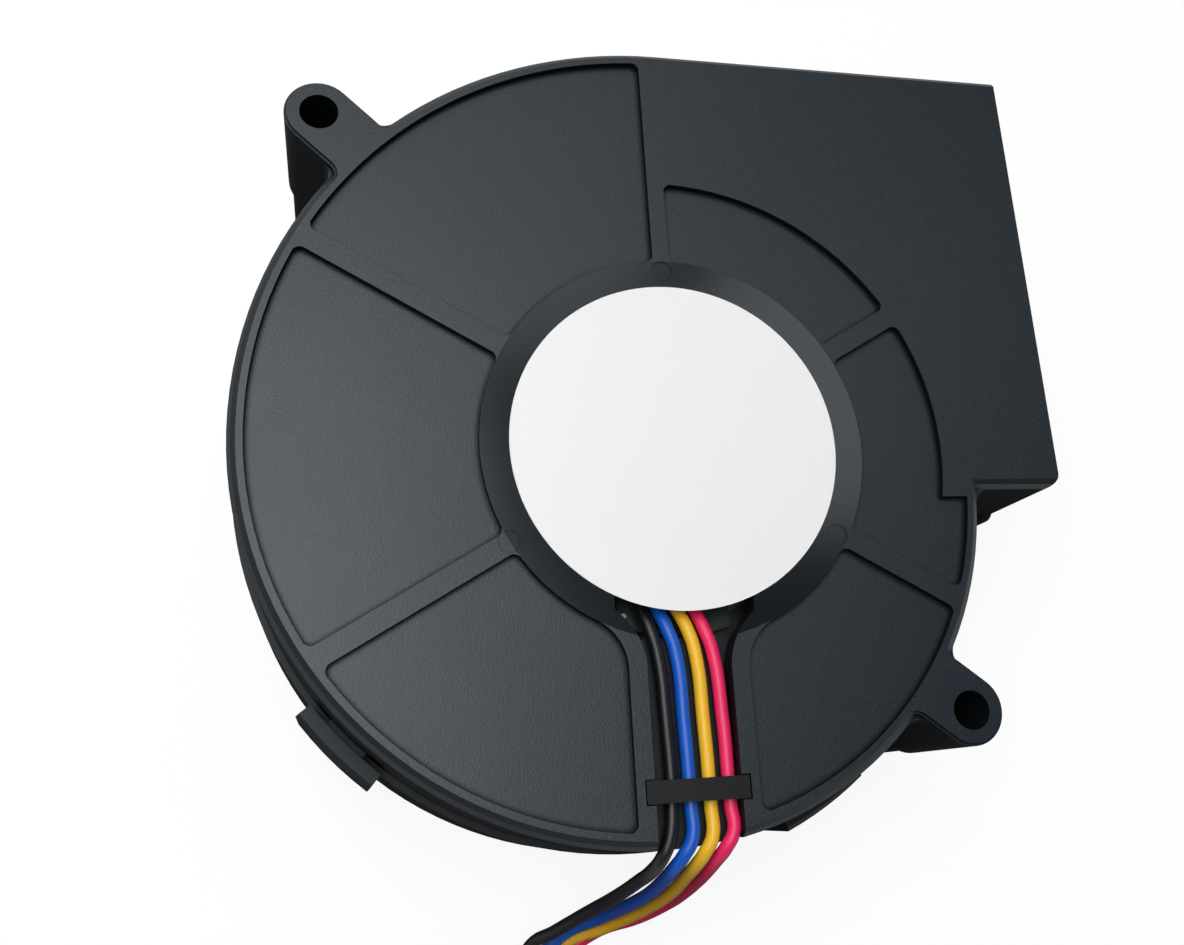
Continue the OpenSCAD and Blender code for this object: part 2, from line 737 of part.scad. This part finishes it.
module upper_bearing_balls() {
    balls(upper_bearing_z);
}

module lower_bearing_outer_race() {
    outer_race(lower_bearing_z);
}

module lower_bearing_inner_race() {
    inner_race(lower_bearing_z);
}

module lower_bearing_balls() {
    balls(lower_bearing_z);
}

module bearing_shields() {
    color("silver")
    for (z = [lower_bearing_z, upper_bearing_z], up = [0, 1])
        translate([0, 0, z + up * (bearing_w - 0.35) + 0.1])
            difference() {
                cylinder(r = ball_pitch_r + ball_r * 0.75, h = 0.15);
                translate([0, 0, -1])
                    cylinder(r = ball_pitch_r - ball_r * 0.75 + 0.15, h = bearing_w);
            }
}

// Tube with a seat for each bearing
module bearing_tube() {
    color("goldenrod")
    rotate_extrude()
        polygon([[bearing_r, tube_z], [tube_r, tube_z], [tube_r, tube_top], [bearing_r, tube_top],
            [bearing_r, upper_bearing_z], [bearing_r - 0.6, upper_bearing_z],
            [bearing_r - 0.6, lower_bearing_z + bearing_w], [bearing_r, lower_bearing_z + bearing_w]]);
}

// Four poles in plan; grow widens the arms, shoes stop at r_out
module poles_2d(grow, r_hub, r_out, shoe) {
    difference() {
        union() {
            circle(r_hub);
            for (a = [0:90:270])
                rotate(a)
                    translate([0, -arm_w / 2 - grow]) square([r_out - shoe / 2, arm_w + 2 * grow]);
            intersection() {
                difference() {
                    circle(r_out);
                    circle(r_out - shoe);
                }
                for (a = [0:90:270])
                    rotate(a)
                        polygon([[0, 0], 40 * dir(-38), [60, 0], 40 * dir(38)]);
            }
        }
        circle(tube_r + fit);
    }
}

module stator_core() {
    color("slategray")
    translate([0, 0, core_z])
        linear_extrude(core_h)
            poles_2d(0, core_hub_r, stator_r, shoe_t);
}

// Plate over the core's end and skins that line the arms half way
module insulator() {
    skin_0 = core_hub_r + 0.2;
    skin_1 = sqrt(pow(stator_r - shoe_t - 0.05, 2) - pow(arm_w / 2 + skin_t, 2));
    linear_extrude(insulator_t)
        poles_2d(skin_t, core_hub_r + 0.4, stator_r - shoe_t + 1, 1);
    translate([0, 0, insulator_t - 0.2])
        linear_extrude(core_h / 2 + 0.1)
            difference() {
                for (a = [0:90:270])
                    rotate(a)
                        translate([skin_0, -arm_w / 2 - skin_t])
                            square([skin_1 - skin_0, arm_w + 2 * skin_t]);
                for (a = [0:90:270])
                    rotate(a)
                        translate([0, -arm_w / 2 - 0.02]) square([stator_r, arm_w + 0.04]);
            }
}

module lower_insulator() {
    color("white")
    translate([0, 0, core_z - insulator_t]) insulator();
}

module upper_insulator() {
    color("white")
    translate([0, 0, core_z + core_h + insulator_t])
        mirror([0, 0, 1]) insulator();
}

// A winding round each insulated arm
module stator_coils() {
    inner = arm_w / 2 + skin_t + 0.02;
    z0 = core_z - insulator_t;
    h = core_h + 2 * insulator_t;
    x0 = core_hub_r + 0.6;
    x1 = sqrt(pow(stator_r - shoe_t - 0.15, 2) - pow(inner + coil_t, 2));
    color("#b5622d")
    for (a = [0:90:270])
        rotate(a)
            difference() {
                translate([x0, -inner - coil_t, z0 - coil_t])
                    cube([x1 - x0, 2 * (inner + coil_t), h + 2 * coil_t]);
                translate([x0 - 1, -inner, z0]) cube([x1 - x0 + 2, 2 * inner, h]);
            }
}

module winding_pins() {
    color("silver")
    for (a = [45:90:315])
        rotate(a)
            translate([core_hub_r - 0.4, 0, core_z + core_h + insulator_t])
                cylinder(r = 0.35, h = pcb_top - 0.1 - core_z - core_h - insulator_t);
}

module circuit_board() {
    color("#2f6b3f")
    translate([0, 0, pcb_z])
        linear_extrude(pcb_t)
            difference() {
                union() {
                    circle(pcb_r);
                    intersection() {
                        circle(tab_r);
                        translate([channel_x - 6.5, -30]) square([13, 30]);
                    }
                }
                circle(boss_r + 0.1);
                for (a = [45:90:315])
                    rotate(a) translate([core_hub_r - 0.4, 0]) circle(0.45);
            }
}

module driver_chip() {
    color("#1d1d1f") {
        translate([10, -2.5, pcb_top]) cube([4, 5, 1.5]);
    }
}

module hall_sensor() {
    color("#1d1d1f")
    rotate(20)
        translate([magnet_r - magnet_t + 0.1, -2, pcb_z - 1.2]) cube([1.2, 4, 1.2]);
}

module chip_components() {
    color("#8a7a5c")
    for (p = [[-12, 3], [-12, 6], [-13, -2], [4, 12], [8, 10.5]])
        translate([p.x - 0.8, p.y - 0.4, pcb_top]) cube([1.6, 0.8, 0.6]);
}

// Domed joints where the leads meet the board, and one spare pad
module solder_joints() {
    color("silver") {
        for (p = [black_route[0], blue_route[0], yellow_route[0], red_route[0]])
            translate([p.x, p.y + 0.2, pcb_top])
                cylinder(r1 = 0.85, r2 = 0.6, h = 0.9);
        translate([-6.6, -19, pcb_top]) cylinder(r1 = 0.6, r2 = 0.35, h = 0.7);
    }
}

// A tube with eight sides along a route that never runs parallel to side
module tube(route, side = [1, 0, 0]) {
    n = len(route) - 1;
    function ahead(i) = unit(route[min(i + 1, n)] - route[max(i - 1, 0)]);
    rings = [for (i = [0:n])
        let (t = ahead(i), s = unit(cross(side, t)), u = cross(t, s))
        for (k = [0:7]) route[i] + lead_d / 2 * (cos(45 * k) * s + sin(45 * k) * u)];
    sides = [for (i = [0:n - 1], k = [0:7])
        [8 * i + k, 8 * i + 8 + k, 8 * i + 8 + (k + 1) % 8, 8 * i + (k + 1) % 8]];
    polyhedron(rings, concat([[for (k = [0:7]) k]], sides, [[for (k = [7:-1:0]) 8 * n + k]]));
}

module black_lead() {
    color("#17181a") tube(black_route);
}

module blue_lead() {
    color("#0f50c0") tube(blue_route);
}

module yellow_lead() {
    color("#f0b932") tube(yellow_route);
}

module red_lead() {
    color("#eb3264") tube(red_route);
}

// The coil's section, w wide and tall, with rounded corners
module coil_section(w, c) {
    translate([-w / 2 + c, -w / 2]) square([w - 2 * c, w]);
    translate([-w / 2, -w / 2 + c]) square([w, w - 2 * c]);
    for (x = [-1, 1], y = [-1, 1])
        translate([x * (w / 2 - c), y * (w / 2 - c)]) circle(c);
}

// The spare length, coiled
module lead_coil() {
    color("#3a3c40")
    translate([coil_c.x, coil_c.y, coil_z + coil_s / 2])
        rotate_extrude()
            translate([coil_mean_r, 0]) coil_section(coil_s, 1.2);
}

module coil_tie() {
    color("white")
    translate([coil_c.x, coil_c.y, coil_z + coil_s / 2])
        rotate([0, 0, 172])
            rotate_extrude(angle = 16)
                translate([coil_mean_r, 0])
                    difference() {
                        coil_section(coil_s + 2 * coil_z, 1.2 + coil_z);
                        coil_section(coil_s, 1.2);
                    }
}

// Ends of the four leads, from the coil to the connector: [colour, way, row, layer]
module lead_tails() {
    tails = [["#17181a", 3, 1, 1], ["#0f50c0", 0, -1, 1], ["#f0b932", 2, 1, -1],
        ["#eb3264", 1, -1, -1]];
    for (t = tails) {
        y = tail_y + t[2] * tail_gap;
        z = coil_z + coil_s * 0.75 + t[3] * tail_gap;
        way = way_y[t[1]];
        color(t[0])
            tube([[-30, y, z], [-35, y * 0.7 + way * 0.3, z - 0.6],
                [-40.5, y * 0.1 + way * 0.9, plug_h / 2 + 0.4], [plug_x, way, plug_h / 2]], [0, 0, 1]);
    }
}

module connector_housing() {
    color("ivory")
    difference() {
        translate([plug_x - plug_l, tail_y - plug_w / 2, 0]) cube([plug_l, plug_w, plug_h]);
        // Cavities for the terminals, open at the mating face
        for (y = way_y)
            translate([plug_x - plug_l - 1, y - 0.9, plug_h / 2 - 0.9]) cube([plug_l - 1, 1.8, 1.8]);
    }
}

module connector_terminals() {
    color("khaki")
    for (y = way_y)
        difference() {
            translate([plug_x - plug_l + 0.6, y - 0.8, plug_h / 2 - 0.9])
                cube([plug_l - 2.6, 1.6, 1.6]);
            translate([plug_x - plug_l, y - 0.45, plug_h / 2 - 0.55]) cube([6, 0.9, 0.9]);
        }
}

motor_side_housing();
inlet_side_housing();
wire_retainer();
label();
impeller();
rotor_yoke();
rotor_magnet();
shaft();
shaft_bush();
preload_washer();
retaining_ring();
upper_bearing_outer_race();
upper_bearing_inner_race();
upper_bearing_balls();
lower_bearing_outer_race();
lower_bearing_inner_race();
lower_bearing_balls();
bearing_shields();
bearing_tube();
stator_core();
upper_insulator();
lower_insulator();
stator_coils();
winding_pins();
circuit_board();
driver_chip();
hall_sensor();
chip_components();
solder_joints();
black_lead();
blue_lead();
yellow_lead();
red_lead();
lead_coil();
coil_tie();
lead_tails();
connector_housing();
connector_terminals();
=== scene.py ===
import bpy
import bmesh
import math
from mathutils import Matrix, Vector


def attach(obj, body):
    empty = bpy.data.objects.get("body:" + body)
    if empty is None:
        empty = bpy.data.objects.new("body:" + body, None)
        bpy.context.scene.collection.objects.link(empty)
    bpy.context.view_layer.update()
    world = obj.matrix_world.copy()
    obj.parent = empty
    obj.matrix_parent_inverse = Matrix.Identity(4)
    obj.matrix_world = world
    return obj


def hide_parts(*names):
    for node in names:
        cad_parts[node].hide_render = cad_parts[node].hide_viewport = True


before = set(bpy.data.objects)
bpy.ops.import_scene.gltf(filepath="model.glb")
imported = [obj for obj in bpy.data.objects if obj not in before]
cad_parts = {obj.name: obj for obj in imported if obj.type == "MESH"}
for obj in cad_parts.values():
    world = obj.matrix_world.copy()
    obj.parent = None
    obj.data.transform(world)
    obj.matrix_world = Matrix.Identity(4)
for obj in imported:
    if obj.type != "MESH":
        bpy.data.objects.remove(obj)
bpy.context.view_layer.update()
scene = bpy.context.scene
mm = 0.001
print("frame loaded")


# Camera
view = {
    "place": (-37.26, -38.22, 159.75),
    "right": (0.972066, -0.063458, 0.225965),
    "down": (0.004318, -0.957758, -0.287543),
    "lens": 36.72,
    "shift": (-0.0338, -0.0253),
}


def addCamera(v):
    data = bpy.data.cameras.new("camera")
    data.sensor_width = 36
    data.lens = v["lens"]
    data.shift_x, data.shift_y = v["shift"]
    data.clip_start = 0.005
    data.clip_end = 20
    camera = bpy.data.objects.new("camera", data)
    scene.collection.objects.link(camera)
    x = Vector(v["right"]).normalized()
    y = -Vector(v["down"]).normalized()
    z = x.cross(y)
    turn = Matrix((x, y, z)).transposed().to_4x4()
    camera.matrix_world = Matrix.Translation(Vector(v["place"]) * mm) @ turn
    scene.camera = camera


addCamera(view)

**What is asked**
Return, unchanged, the run of lines above that opens with the line containing "motor_side_housing();" and closes with the line containing "in imported if". Include both.

**Solved exercise**
motor_side_housing();
inlet_side_housing();
wire_retainer();
label();
impeller();
rotor_yoke();
rotor_magnet();
shaft();
shaft_bush();
preload_washer();
retaining_ring();
upper_bearing_outer_race();
upper_bearing_inner_race();
upper_bearing_balls();
lower_bearing_outer_race();
lower_bearing_inner_race();
lower_bearing_balls();
bearing_shields();
bearing_tube();
stator_core();
upper_insulator();
lower_insulator();
stator_coils();
winding_pins();
circuit_board();
driver_chip();
hall_sensor();
chip_components();
solder_joints();
black_lead();
blue_lead();
yellow_lead();
red_lead();
lead_coil();
coil_tie();
lead_tails();
connector_housing();
connector_terminals();
=== scene.py ===
import bpy
import bmesh
import math
from mathutils import Matrix, Vector


def attach(obj, body):
    empty = bpy.data.objects.get("body:" + body)
    if empty is None:
        empty = bpy.data.objects.new("body:" + body, None)
        bpy.context.scene.collection.objects.link(empty)
    bpy.context.view_layer.update()
    world = obj.matrix_world.copy()
    obj.parent = empty
    obj.matrix_parent_inverse = Matrix.Identity(4)
    obj.matrix_world = world
    return obj


def hide_parts(*names):
    for node in names:
        cad_parts[node].hide_render = cad_parts[node].hide_viewport = True


before = set(bpy.data.objects)
bpy.ops.import_scene.gltf(filepath="model.glb")
imported = [obj for obj in bpy.data.objects if obj not in before]
cad_parts = {obj.name: obj for obj in imported if obj.type == "MESH"}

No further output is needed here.